Socializing with Other Dogs
Be sure to take your pup to meet dogs. Just be sure they are dogs who like puppies and will be tolerant of them. AND that they’re dogs who aren’t allowed to run loose all over. One thing I am unable to do much of is to expose the pups to dogs other than GSD’s while they’re here–so that’s something you need to concentrate on. You can begin now to find good dogs for her to meet and schedule visits for when you bring her home. This part of the socialization process is very important and unfortunately often neglected.
German Shepherds are territorial animals and often will want to challenge any other dog who dares tell them, “Get away from my home” when you’re on a walk. Teach her “Leave It!” so you can use that command if she wants to bark at dogs she meets on walks or that are in yards you are passing. This is a great command because you can praise “GOOD Leave IT!” and give a treat when she ignores the other dog. Teach good manners from the very beginning and you’ll have an incredibly well-mannered dog as an adult.

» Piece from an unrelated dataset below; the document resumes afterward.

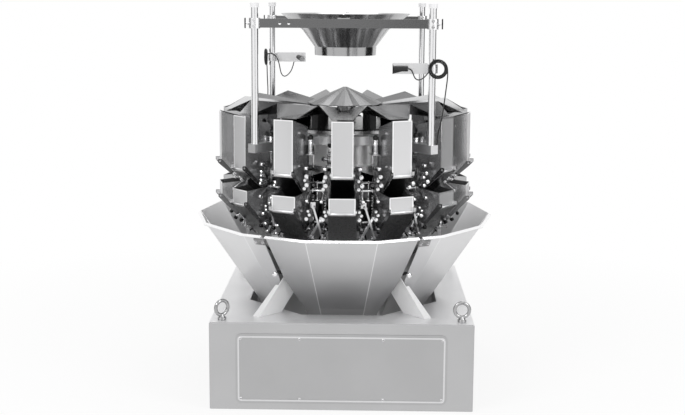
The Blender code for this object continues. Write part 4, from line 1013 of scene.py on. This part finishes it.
def upperFittings():
    # Wing screws and bolts at the bars' clamps, and the bolts of the funnel's tabs
    s = fittingSizes
    z = s["z"]
    parts = []
    for sideX in (-1, 1):
        for sideY in (-1, 1):
            x, y, clampX = sideX * s["wingX"], sideY * s["y"], sideX * s["clampX"]
            wingX = x + sideX * s["wingOut"]
            parts.append(softRod((x - sideX * s["stemIn"], y, z), (x + sideX * s["stemOut"], y, z), s["stem"],
                                 chrome, 12))
            parts.append(softRod((x, y, z), (x + sideX * s["collarOut"], y, z), s["collar"], chrome, 18))
            parts.append(lever((wingX, y, z - s["wingHalf"]), (wingX, y, z + s["wingHalf"]), (1, 0, 0),
                               s["wingWidth"], s["wingThick"], darkSteel))
            for rise in (-s["clampRise"], s["clampRise"]):
                parts.append(hexBolt((clampX, y - s["clampShift"], z + rise), (0, -1, 0), s["clampBolt"],
                                     boltSteel))
    for sideY in (-1, 1):
        y = sideY * s["y"]
        parts.append(hexBolt((0, y, s["tabZ"]), (0, 0, 1), s["tabBolt"], darkSteel))
        parts.append(softRod((0, y, s["studLow"]), (0, y, s["studHigh"]), s["stud"], chrome, 12))
    return joined("upper_fittings", parts)


carried(upperFittings(), "frame")


# Small round unit that stands by the drum: its steps from the foot up, and a cross pin with two bolts

unitSizes = {"angle": math.radians(-13.6), "radius": 0.238, "pinReach": 0.030, "pinZ": 1.006, "pin": 0.0065,
             "bolt": 0.016}
unitSteps = ((0.952, 0.962, 0.030, darkSteel, 28, 0.002), (0.962, 0.984, 0.022, chrome, 28, 0.004),
             (0.984, 1.020, 0.016, boltSteel, 28, 0.003), (1.020, 1.030, 0.019, chrome, 28, 0.003),
             (1.030, 1.058, 0.011, chrome, 24, 0.002), (1.058, 1.074, 0.014, blackPlastic, 24, 0.004))


def drumUnit():
    s = unitSizes
    parts = []
    for low, high, radius, finish, sides, rounding in unitSteps:
        parts.append(softRod((0, 0, low), (0, 0, high), radius, finish, sides, rounding))
    reach, z = s["pinReach"], s["pinZ"]
    parts.append(softRod((-reach, 0, z), (reach, 0, z), s["pin"], chrome, 16, 0.001))
    for side in (-1, 1):
        parts.append(hexBolt((side * reach, 0, z), (side, 0, 0), s["bolt"], boltSteel))
    unit = joined("drum_unit", parts)
    unit.data.transform(Matrix.Translation(outward(s["angle"], s["radius"], 0))
                        @ Matrix.Rotation(s["angle"], 4, "Z"))
    return unit


carried(drumUnit(), "frame")


# Funnel

funnelSizes = {"rimLow": 1.6195}

funnel = takeOver("infeed_funnel", "infeed_funnel_skin", (funnelSteel, funnelRimSteel))
paintFaces(funnel, 1, lambda c, n: c.z > funnelSizes["rimLow"])
softShade(funnel, 30)
carried(funnel, "frame")


# Sensors

sensorSizes = {"left": Vector((-0.2325, 0.4495, 1.408)), "right": Vector((0.2325, -0.4605, 1.408)),
               "barrel": 0.0118, "reach": 0.034, "noseX": 0.246}
aimPoint = Vector((0, 0, 1.300))  # on the cone


def onBarrel(c, side):
    # Whether a point lies on the sensor's round barrel: the left one aims at the cone, the right one along X
    at = sensorSizes[side]
    way = (aimPoint - at).normalized() if side == "left" else Vector((1, 0, 0))
    away = (c - at - way * (c - at).dot(way)).length
    return away < sensorSizes["barrel"] and (c - at).length < sensorSizes["reach"]


for side in ("left", "right"):
    sensor = takeOver("sensor_" + side, "sensor_%s_skin" % side, (armSteel, blackPlastic, chrome))
    paintFaces(sensor, 1, lambda c, n: onBarrel(c, side))
    if side == "right":
        paintFaces(sensor, 2, lambda c, n: onBarrel(c, side) and c.x > sensorSizes["noseX"])
    softShade(sensor, 32)
    carried(sensor, "frame")
print("upper works dressed")


# Sensor leads: a hanging loop, a coil of six turns on the clamp and a run down to the arm

leadSizes = {"diameter": 0.0048, "coilRadius": 0.034, "pitch": 0.0048, "step": 0.006, "easing": 6,
             "postRadius": 0.575, "clampZ": 1.408, "entryZ": 1.080, "entryIn": 0.014, "entryAside": 0.0196}
postMiddle = outward(1.5 * headPitch, leadSizes["postRadius"], leadSizes["clampZ"])


def evenRoute(points, step):
    # Evenly spaced points on a smooth curve through the given ones
    dense = []
    for index in range(len(points) - 1):
        before, start = points[max(index - 1, 0)], points[index]
        end, after = points[index + 1], points[min(index + 2, len(points) - 1)]
        for part in range(24):
            t = part / 24
            dense.append((start * 2 + (end - before) * t + (before * 2 - start * 5 + end * 4 - after) * t ** 2
                          + (start * 3 - before - end * 3 + after) * t ** 3) / 2)
    dense.append(points[-1])
    route, travelled = [dense[0]], 0
    for before, after in zip(dense, dense[1:]):
        travelled += (after - before).length
        if travelled >= step:
            route.append(after)
            travelled = 0
    if (route[-1] - dense[-1]).length < step / 2:
        route.pop()
    route.append(dense[-1])
    for again in range(leadSizes["easing"]):  # eases the corners; the two ends stay
        route = route[:1] + [(before + middle * 2 + after) / 4 for before, middle, after
                             in zip(route, route[1:], route[2:])] + route[-1:]
    return route


def coilTurns(centre, axis, first, spin, lastParts):
    # Three layers of two turns, from the inner layer outwards; first is the unit vector to the start
    s = leadSizes
    second = Vector(axis).cross(first).normalized() * spin
    points = []
    for layer in range(3):
        radius = s["coilRadius"] + (layer - 1) * s["pitch"]
        along = 1 if layer % 2 == 0 else -1
        for part in range(lastParts if layer == 2 else 45):
            turn = layer * 2 + part / 24
            angle = 2 * math.pi * turn
            offset = along * (part / 24 - 1) * s["pitch"]
            points.append(centre + (first * math.cos(angle) + second * math.sin(angle)) * radius
                          + Vector(axis) * max(-s["pitch"], min(s["pitch"] * 1.5, offset)))
    return points


def lead(name, centre, axis, first, spin, lastParts, loop, run):
    s = leadSizes
    points = evenRoute(loop + coilTurns(centre, axis, first, spin, lastParts) + run, s["step"])
    curve = bpy.data.curves.new(name, "CURVE")
    curve.dimensions = "3D"
    curve.bevel_depth = s["diameter"] / 2
    curve.bevel_resolution = 2
    curve.use_fill_caps = True
    spline = curve.splines.new("POLY")
    spline.points.add(len(points) - 1)
    for knot, point in zip(spline.points, points):
        knot.co = (*point, 1)
    item = bpy.data.objects.new(name, curve)
    bpy.context.scene.collection.objects.link(item)
    curve.materials.append(leadRubber)
    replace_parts(item, "lead_" + name.split("_")[1])
    carried(item, "frame")
    return item


def armEntry(angle):
    aside = Vector((math.cos(angle), math.sin(angle), 0))
    s = leadSizes
    return outward(angle, s["postRadius"] - s["entryIn"], s["entryZ"]) + aside * s["entryAside"], aside


def intoArm(entry, aside):
    # Down beside the post and round into the hole in the arm's side
    return [entry + aside * 0.030 + Vector((0, 0, 0.055)), entry + aside * 0.0290 + Vector((0, 0, 0.020)),
            entry + aside * 0.0200 + Vector((0, 0, 0.0050)), entry + aside * 0.009, entry]


def leftLead():
    post = outward(1.5 * headPitch - math.pi, leadSizes["postRadius"], leadSizes["clampZ"])
    through = post + Vector((0.126, 0, 0))
    toCone = (aimPoint - through).normalized()
    start = through - toCone * 0.018
    coil = post + Vector((-0.0303, 0, 0))
    loop = [start - toCone * 0.0006, start - toCone * 0.012, start + Vector((-0.0115, 0.0190, -0.010)),
            start + Vector((-0.0170, 0.0170, -0.034)),
            post + Vector((0.090, 0.020, -0.066)), post + Vector((0.072, 0.008, -0.088)),
            post + Vector((0.055, -0.010, -0.094)), post + Vector((0.043, -0.024, -0.076)),
            post + Vector((0.037, -0.034, -0.040)), post + Vector((0.026, -0.037, -0.002)),
            post + Vector((0.004, -0.038, 0.018)), post + Vector((-0.018, -0.036, 0.020))]
    entry, aside = armEntry(1.5 * headPitch - math.pi)
    run = [coil + Vector((0.0066, -0.0385, -0.030)), coil + Vector((0.008, -0.034, -0.080)),
           coil + Vector((0.010, -0.024, -0.180))] + intoArm(entry, aside)
    first = Vector((0, -math.cos(math.radians(20)), math.sin(math.radians(20))))
    return lead("lead_left_wire", coil, (-1, 0, 0), first, -1, 49, loop, run)


def rightLead():
    post = postMiddle
    start = post + Vector((0.034 - 0.160 + 0.028, -0.011, 0))
    coil = post + Vector((0.022, -0.0303, 0))
    loop = [start + Vector((0.0006, 0, 0)), start + Vector((0.014, 0, 0)),
            start + Vector((0.021, -0.004, -0.022)), start + Vector((0.032, -0.010, -0.044)),
            start + Vector((0.052, -0.016, -0.044)), start + Vector((0.072, -0.018, -0.026))]
    entry, aside = armEntry(1.5 * headPitch)
    run = [coil + Vector((0.0386, 0, -0.030)), coil + Vector((0.034, 0.006, -0.080)),
           coil + Vector((0.020, 0.020, -0.200))] + intoArm(entry, aside)
    first = Vector((-1, 0, 0))
    return lead("lead_right_wire", coil, (0, 1, 0), first, 1, 61, loop, run)


leftLead()
rightLead()
print("leads laid")


# Floor, backdrop light and lamps

def whiteStage():
    pickNothing()
    bpy.ops.mesh.primitive_plane_add(size=60, location=(0, 0, -0.0005))
    floor = named("studio_floor")
    material = bpy.data.materials.new("studioWhite")
    material.use_nodes = True
    tree = material.node_tree
    shader = tree.nodes["Principled BSDF"]
    shader.inputs["Base Color"].default_value = (0.94, 0.94, 0.94, 1)
    shader.inputs["Roughness"].default_value = 0.8
    path = tree.nodes.new("ShaderNodeLightPath")
    seen = tree.nodes.new("ShaderNodeMath")
    seen.operation = "MAXIMUM"
    tree.links.new(path.outputs["Is Camera Ray"], seen.inputs[0])
    tree.links.new(path.outputs["Is Glossy Ray"], seen.inputs[1])
    also = tree.nodes.new("ShaderNodeMath")
    also.operation = "MAXIMUM"
    tree.links.new(seen.outputs[0], also.inputs[0])
    tree.links.new(path.outputs["Is Transmission Ray"], also.inputs[1])
    place = tree.nodes.new("ShaderNodeTexCoord")
    away = tree.nodes.new("ShaderNodeVectorMath")
    away.operation = "LENGTH"
    tree.links.new(place.outputs["Object"], away.inputs[0])
    fade = tree.nodes.new("ShaderNodeMapRange")  # the floor runs into the backdrop without a line
    fade.inputs["From Min"].default_value = 0.9
    fade.inputs["From Max"].default_value = 3.0
    fade.inputs["To Min"].default_value = 0.84
    fade.inputs["To Max"].default_value = 1.0
    tree.links.new(away.outputs["Value"], fade.inputs["Value"])
    part = tree.nodes.new("ShaderNodeMath")
    part.operation = "MULTIPLY"
    tree.links.new(also.outputs[0], part.inputs[0])
    tree.links.new(fade.outputs["Result"], part.inputs[1])
    glow = tree.nodes.new("ShaderNodeEmission")
    glow.inputs["Strength"].default_value = 1
    mix = tree.nodes.new("ShaderNodeMixShader")
    tree.links.new(part.outputs[0], mix.inputs[0])
    tree.links.new(shader.outputs[0], mix.inputs[1])
    tree.links.new(glow.outputs[0], mix.inputs[2])
    tree.links.new(mix.outputs[0], tree.nodes["Material Output"].inputs["Surface"])
    floor.data.materials.append(material)


def whiteWorld(level):
    world = bpy.data.worlds.new("studio_world")
    bpy.context.scene.world = world
    world.use_nodes = True
    tree = world.node_tree
    background = tree.nodes["Background"]
    path = tree.nodes.new("ShaderNodeLightPath")
    seen = tree.nodes.new("ShaderNodeMath")
    seen.operation = "MAXIMUM"
    tree.links.new(path.outputs["Is Camera Ray"], seen.inputs[0])
    tree.links.new(path.outputs["Is Glossy Ray"], seen.inputs[1])
    also = tree.nodes.new("ShaderNodeMath")
    also.operation = "MAXIMUM"
    tree.links.new(seen.outputs[0], also.inputs[0])
    tree.links.new(path.outputs["Is Transmission Ray"], also.inputs[1])
    strength = tree.nodes.new("ShaderNodeMapRange")
    strength.inputs["To Min"].default_value = level
    strength.inputs["To Max"].default_value = 1
    tree.links.new(also.outputs[0], strength.inputs["Value"])
    background.inputs["Color"].default_value = (1, 1, 1, 1)
    tree.links.new(strength.outputs["Result"], background.inputs["Strength"])


def softbox(name, place, aim, size, power):
    data = bpy.data.lights.new(name, "AREA")
    data.shape = "RECTANGLE"
    data.size, data.size_y = size
    data.energy = power
    lamp = bpy.data.objects.new(name, data)
    lamp.location = place
    lamp.rotation_euler = (Vector(aim) - Vector(place)).to_track_quat("-Z", "Y").to_euler()
    bpy.context.scene.collection.objects.link(lamp)


def flag(name, centre, size, turn):
    # A black card beside the set, seen only in the steel, for the dark lines that polished tube shows
    pickNothing()
    bpy.ops.mesh.primitive_plane_add(size=1, location=centre, rotation=(math.radians(90), 0, turn))
    card = bpy.context.object
    card.scale = (size[0], size[1], 1)
    card = named(name)
    card.data.materials.append(flagBlack)
    card.visible_camera = False
    card.visible_diffuse = False
    card.visible_shadow = False


flagBlack = bpy.data.materials.new("flagBlack")
flagBlack.use_nodes = True
flagBlack.node_tree.nodes["Principled BSDF"].inputs["Base Color"].default_value = (0.02, 0.02, 0.02, 1)
flagBlack.node_tree.nodes["Principled BSDF"].inputs["Roughness"].default_value = 0.9
flag("flag_right", (2.9, 0.6, 1.3), (2.2, 2.6), math.radians(-78))
flag("flag_left", (-2.9, -0.4, 1.3), (1.3, 2.6), math.radians(82))
flag("flag_front", (1.3, -6.4, 1.5), (1.0, 2.9), math.radians(12))
whiteStage()
whiteWorld(0.55)
softbox("key_left", (-3.2, -3.6, 4.2), (0, 0, 0.8), (2.4, 2.4), 90)
softbox("fill_right", (3.4, -3.0, 3.0), (0, 0, 0.8), (2.0, 2.4), 55)
softbox("top", (0.2, 0.6, 4.6), (0, 0, 1.0), (3.0, 2.0), 40)


# Camera at the photograph's angle

cameraSizes = {"lens": 61.0, "sensor": 36, "shift": -0.0438, "place": (0.0874, -5.1513, 1.6791),
               "heading": math.radians(1.0754), "down": math.radians(8.682), "roll": math.radians(0.333)}

camera = bpy.data.cameras.new("camera")
camera.lens = cameraSizes["lens"]
camera.sensor_width = cameraSizes["sensor"]
camera.shift_y = cameraSizes["shift"]
viewer = bpy.data.objects.new("camera", camera)
bpy.context.scene.collection.objects.link(viewer)
viewer.matrix_world = (Matrix.Translation(cameraSizes["place"])
                       @ Matrix.Rotation(cameraSizes["heading"], 4, "Z")
                       @ Matrix.Rotation(math.radians(90) - cameraSizes["down"], 4, "X")
                       @ Matrix.Rotation(cameraSizes["roll"], 4, "Z"))
bpy.context.scene.camera = viewer
bpy.context.scene.view_settings.view_transform = "Standard"
print("stage, lamps and camera set")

DO Attend Puppy Kindergarten Classes
I’ve taught your pup to enjoy learning and trying new things. You must train her, channel her fine mind, so that she becomes a good canine citizen. Take her to puppy kindergarten class once she’s at least had her 2nd shot at 3 months–but choose your class carefully. Use only incentive training (no corrections) and lots of praise. Also make sure that only puppies are allowed in the class. Don’t put her in a situation where she can get knocked around and scared. When she’s older, take her to obedience class and then on into one of the many fun activities now available–such as agility, Freestyle, herding, tracking, etc. And, if you’re at all interested, look into certifying her as a Therapy Dog and visiting the legions of sick and lonely in our society.